## begin SUPPLIED DATA
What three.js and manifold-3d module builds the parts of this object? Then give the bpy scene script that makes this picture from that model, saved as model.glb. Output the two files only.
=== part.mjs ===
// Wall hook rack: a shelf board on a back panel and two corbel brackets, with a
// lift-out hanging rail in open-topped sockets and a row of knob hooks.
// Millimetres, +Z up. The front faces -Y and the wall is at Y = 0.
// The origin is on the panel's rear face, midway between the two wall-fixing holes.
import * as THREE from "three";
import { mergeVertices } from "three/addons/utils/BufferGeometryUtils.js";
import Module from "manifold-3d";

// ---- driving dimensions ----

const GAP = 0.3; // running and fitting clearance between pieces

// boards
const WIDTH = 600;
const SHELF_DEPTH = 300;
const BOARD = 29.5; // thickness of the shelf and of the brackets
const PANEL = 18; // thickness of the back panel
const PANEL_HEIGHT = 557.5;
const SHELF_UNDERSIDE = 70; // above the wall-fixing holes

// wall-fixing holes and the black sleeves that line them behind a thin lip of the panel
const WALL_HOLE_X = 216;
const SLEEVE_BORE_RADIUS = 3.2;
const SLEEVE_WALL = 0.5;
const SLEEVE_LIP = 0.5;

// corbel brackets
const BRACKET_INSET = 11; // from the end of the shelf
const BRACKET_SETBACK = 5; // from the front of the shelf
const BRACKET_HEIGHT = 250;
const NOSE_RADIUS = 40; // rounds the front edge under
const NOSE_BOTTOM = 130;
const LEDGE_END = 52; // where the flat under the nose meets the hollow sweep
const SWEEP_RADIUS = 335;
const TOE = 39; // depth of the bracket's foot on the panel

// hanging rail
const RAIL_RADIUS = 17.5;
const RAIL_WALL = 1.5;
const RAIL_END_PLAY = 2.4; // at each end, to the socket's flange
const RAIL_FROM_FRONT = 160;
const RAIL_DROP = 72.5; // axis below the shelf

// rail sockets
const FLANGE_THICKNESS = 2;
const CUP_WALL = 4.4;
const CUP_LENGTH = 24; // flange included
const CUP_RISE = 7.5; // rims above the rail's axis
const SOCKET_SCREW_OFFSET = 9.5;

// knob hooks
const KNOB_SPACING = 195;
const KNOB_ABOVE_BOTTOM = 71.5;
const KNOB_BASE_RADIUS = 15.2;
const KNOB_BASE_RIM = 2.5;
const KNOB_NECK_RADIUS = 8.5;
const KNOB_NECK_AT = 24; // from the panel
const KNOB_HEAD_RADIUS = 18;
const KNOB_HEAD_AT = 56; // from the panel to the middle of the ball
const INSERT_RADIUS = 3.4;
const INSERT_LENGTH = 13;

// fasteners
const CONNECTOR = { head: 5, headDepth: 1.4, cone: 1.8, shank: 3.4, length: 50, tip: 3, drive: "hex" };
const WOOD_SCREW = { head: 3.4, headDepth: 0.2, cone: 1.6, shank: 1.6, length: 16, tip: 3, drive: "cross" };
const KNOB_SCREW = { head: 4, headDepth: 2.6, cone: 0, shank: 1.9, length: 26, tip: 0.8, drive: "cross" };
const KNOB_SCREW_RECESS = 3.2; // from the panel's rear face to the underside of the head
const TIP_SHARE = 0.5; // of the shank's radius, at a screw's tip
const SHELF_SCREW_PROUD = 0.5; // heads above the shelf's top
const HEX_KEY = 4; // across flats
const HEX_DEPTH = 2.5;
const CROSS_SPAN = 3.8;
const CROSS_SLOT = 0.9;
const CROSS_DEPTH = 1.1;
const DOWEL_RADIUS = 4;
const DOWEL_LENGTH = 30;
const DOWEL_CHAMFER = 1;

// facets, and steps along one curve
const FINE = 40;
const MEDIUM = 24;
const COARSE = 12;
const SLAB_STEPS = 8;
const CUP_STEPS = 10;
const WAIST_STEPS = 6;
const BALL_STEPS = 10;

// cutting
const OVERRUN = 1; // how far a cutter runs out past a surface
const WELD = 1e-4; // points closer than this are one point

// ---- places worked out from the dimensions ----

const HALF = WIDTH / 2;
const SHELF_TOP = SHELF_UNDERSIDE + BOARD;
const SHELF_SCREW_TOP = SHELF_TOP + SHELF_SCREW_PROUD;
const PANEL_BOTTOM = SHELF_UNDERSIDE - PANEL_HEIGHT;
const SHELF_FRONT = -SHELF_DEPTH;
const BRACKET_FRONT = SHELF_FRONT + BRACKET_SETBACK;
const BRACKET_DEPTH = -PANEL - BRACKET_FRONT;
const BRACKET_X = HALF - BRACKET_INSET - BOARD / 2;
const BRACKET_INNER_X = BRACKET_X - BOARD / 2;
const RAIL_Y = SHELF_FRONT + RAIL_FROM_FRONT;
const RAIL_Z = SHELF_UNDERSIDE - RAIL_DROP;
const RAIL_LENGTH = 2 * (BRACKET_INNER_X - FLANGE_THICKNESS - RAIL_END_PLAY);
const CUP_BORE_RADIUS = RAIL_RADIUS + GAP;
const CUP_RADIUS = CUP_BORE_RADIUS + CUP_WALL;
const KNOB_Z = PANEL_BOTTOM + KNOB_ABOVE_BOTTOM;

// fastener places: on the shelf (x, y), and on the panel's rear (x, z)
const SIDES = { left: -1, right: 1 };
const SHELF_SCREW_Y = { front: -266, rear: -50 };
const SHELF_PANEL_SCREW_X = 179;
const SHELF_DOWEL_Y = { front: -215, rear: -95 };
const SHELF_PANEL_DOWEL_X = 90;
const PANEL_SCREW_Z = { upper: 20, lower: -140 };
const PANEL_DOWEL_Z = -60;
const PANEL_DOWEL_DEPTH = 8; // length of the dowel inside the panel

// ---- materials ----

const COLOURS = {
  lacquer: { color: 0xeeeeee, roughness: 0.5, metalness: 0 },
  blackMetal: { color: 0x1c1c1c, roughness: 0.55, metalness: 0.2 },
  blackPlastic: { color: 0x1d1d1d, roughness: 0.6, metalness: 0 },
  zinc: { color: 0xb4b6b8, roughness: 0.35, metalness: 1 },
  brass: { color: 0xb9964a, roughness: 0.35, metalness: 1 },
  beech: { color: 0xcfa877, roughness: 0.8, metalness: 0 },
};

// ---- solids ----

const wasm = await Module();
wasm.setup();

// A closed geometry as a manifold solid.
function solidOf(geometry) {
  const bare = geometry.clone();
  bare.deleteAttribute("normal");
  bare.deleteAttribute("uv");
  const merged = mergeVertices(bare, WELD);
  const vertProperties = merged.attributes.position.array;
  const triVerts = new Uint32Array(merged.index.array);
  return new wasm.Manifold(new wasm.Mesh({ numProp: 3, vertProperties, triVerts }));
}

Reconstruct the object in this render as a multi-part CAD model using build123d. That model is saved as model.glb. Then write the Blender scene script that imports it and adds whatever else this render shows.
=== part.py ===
## end SUPPLIED DATA
Extract the full set of entries word for word.

What three.js and manifold-3d module builds the parts of this object? Then give the bpy scene script that makes this picture from that model, saved as model.glb. Output the two files only.
=== part.mjs ===
// Wall hook rack: a shelf board on a back panel and two corbel brackets, with a
// lift-out hanging rail in open-topped sockets and a row of knob hooks.
// Millimetres, +Z up. The front faces -Y and the wall is at Y = 0.
// The origin is on the panel's rear face, midway between the two wall-fixing holes.
import * as THREE from "three";
import { mergeVertices } from "three/addons/utils/BufferGeometryUtils.js";
import Module from "manifold-3d";

// ---- driving dimensions ----

const GAP = 0.3; // running and fitting clearance between pieces

// boards
const WIDTH = 600;
const SHELF_DEPTH = 300;
const BOARD = 29.5; // thickness of the shelf and of the brackets
const PANEL = 18; // thickness of the back panel
const PANEL_HEIGHT = 557.5;
const SHELF_UNDERSIDE = 70; // above the wall-fixing holes

// wall-fixing holes and the black sleeves that line them behind a thin lip of the panel
const WALL_HOLE_X = 216;
const SLEEVE_BORE_RADIUS = 3.2;
const SLEEVE_WALL = 0.5;
const SLEEVE_LIP = 0.5;

// corbel brackets
const BRACKET_INSET = 11; // from the end of the shelf
const BRACKET_SETBACK = 5; // from the front of the shelf
const BRACKET_HEIGHT = 250;
const NOSE_RADIUS = 40; // rounds the front edge under
const NOSE_BOTTOM = 130;
const LEDGE_END = 52; // where the flat under the nose meets the hollow sweep
const SWEEP_RADIUS = 335;
const TOE = 39; // depth of the bracket's foot on the panel

// hanging rail
const RAIL_RADIUS = 17.5;
const RAIL_WALL = 1.5;
const RAIL_END_PLAY = 2.4; // at each end, to the socket's flange
const RAIL_FROM_FRONT = 160;
const RAIL_DROP = 72.5; // axis below the shelf

// rail sockets
const FLANGE_THICKNESS = 2;
const CUP_WALL = 4.4;
const CUP_LENGTH = 24; // flange included
const CUP_RISE = 7.5; // rims above the rail's axis
const SOCKET_SCREW_OFFSET = 9.5;

// knob hooks
const KNOB_SPACING = 195;
const KNOB_ABOVE_BOTTOM = 71.5;
const KNOB_BASE_RADIUS = 15.2;
const KNOB_BASE_RIM = 2.5;
const KNOB_NECK_RADIUS = 8.5;
const KNOB_NECK_AT = 24; // from the panel
const KNOB_HEAD_RADIUS = 18;
const KNOB_HEAD_AT = 56; // from the panel to the middle of the ball
const INSERT_RADIUS = 3.4;
const INSERT_LENGTH = 13;

// fasteners
const CONNECTOR = { head: 5, headDepth: 1.4, cone: 1.8, shank: 3.4, length: 50, tip: 3, drive: "hex" };
const WOOD_SCREW = { head: 3.4, headDepth: 0.2, cone: 1.6, shank: 1.6, length: 16, tip: 3, drive: "cross" };
const KNOB_SCREW = { head: 4, headDepth: 2.6, cone: 0, shank: 1.9, length: 26, tip: 0.8, drive: "cross" };
const KNOB_SCREW_RECESS = 3.2; // from the panel's rear face to the underside of the head
const TIP_SHARE = 0.5; // of the shank's radius, at a screw's tip
const SHELF_SCREW_PROUD = 0.5; // heads above the shelf's top
const HEX_KEY = 4; // across flats
const HEX_DEPTH = 2.5;
const CROSS_SPAN = 3.8;
const CROSS_SLOT = 0.9;
const CROSS_DEPTH = 1.1;
const DOWEL_RADIUS = 4;
const DOWEL_LENGTH = 30;
const DOWEL_CHAMFER = 1;

// facets, and steps along one curve
const FINE = 40;
const MEDIUM = 24;
const COARSE = 12;
const SLAB_STEPS = 8;
const CUP_STEPS = 10;
const WAIST_STEPS = 6;
const BALL_STEPS = 10;

// cutting
const OVERRUN = 1; // how far a cutter runs out past a surface
const WELD = 1e-4; // points closer than this are one point

// ---- places worked out from the dimensions ----

const HALF = WIDTH / 2;
const SHELF_TOP = SHELF_UNDERSIDE + BOARD;
const SHELF_SCREW_TOP = SHELF_TOP + SHELF_SCREW_PROUD;
const PANEL_BOTTOM = SHELF_UNDERSIDE - PANEL_HEIGHT;
const SHELF_FRONT = -SHELF_DEPTH;
const BRACKET_FRONT = SHELF_FRONT + BRACKET_SETBACK;
const BRACKET_DEPTH = -PANEL - BRACKET_FRONT;
const BRACKET_X = HALF - BRACKET_INSET - BOARD / 2;
const BRACKET_INNER_X = BRACKET_X - BOARD / 2;
const RAIL_Y = SHELF_FRONT + RAIL_FROM_FRONT;
const RAIL_Z = SHELF_UNDERSIDE - RAIL_DROP;
const RAIL_LENGTH = 2 * (BRACKET_INNER_X - FLANGE_THICKNESS - RAIL_END_PLAY);
const CUP_BORE_RADIUS = RAIL_RADIUS + GAP;
const CUP_RADIUS = CUP_BORE_RADIUS + CUP_WALL;
const KNOB_Z = PANEL_BOTTOM + KNOB_ABOVE_BOTTOM;

// fastener places: on the shelf (x, y), and on the panel's rear (x, z)
const SIDES = { left: -1, right: 1 };
const SHELF_SCREW_Y = { front: -266, rear: -50 };
const SHELF_PANEL_SCREW_X = 179;
const SHELF_DOWEL_Y = { front: -215, rear: -95 };
const SHELF_PANEL_DOWEL_X = 90;
const PANEL_SCREW_Z = { upper: 20, lower: -140 };
const PANEL_DOWEL_Z = -60;
const PANEL_DOWEL_DEPTH = 8; // length of the dowel inside the panel

// ---- materials ----

const COLOURS = {
  lacquer: { color: 0xeeeeee, roughness: 0.5, metalness: 0 },
  blackMetal: { color: 0x1c1c1c, roughness: 0.55, metalness: 0.2 },
  blackPlastic: { color: 0x1d1d1d, roughness: 0.6, metalness: 0 },
  zinc: { color: 0xb4b6b8, roughness: 0.35, metalness: 1 },
  brass: { color: 0xb9964a, roughness: 0.35, metalness: 1 },
  beech: { color: 0xcfa877, roughness: 0.8, metalness: 0 },
};

// ---- solids ----

const wasm = await Module();
wasm.setup();

// A closed geometry as a manifold solid.
function solidOf(geometry) {
  const bare = geometry.clone();
  bare.deleteAttribute("normal");
  bare.deleteAttribute("uv");
  const merged = mergeVertices(bare, WELD);
  const vertProperties = merged.attributes.position.array;
  const triVerts = new Uint32Array(merged.index.array);
  return new wasm.Manifold(new wasm.Mesh({ numProp: 3, vertProperties, triVerts }));
}

Reconstruct the object in this render as a multi-part CAD model using build123d. That model is saved as model.glb. Then write the Blender scene script that imports it and adds whatever else this render shows.
=== part.py ===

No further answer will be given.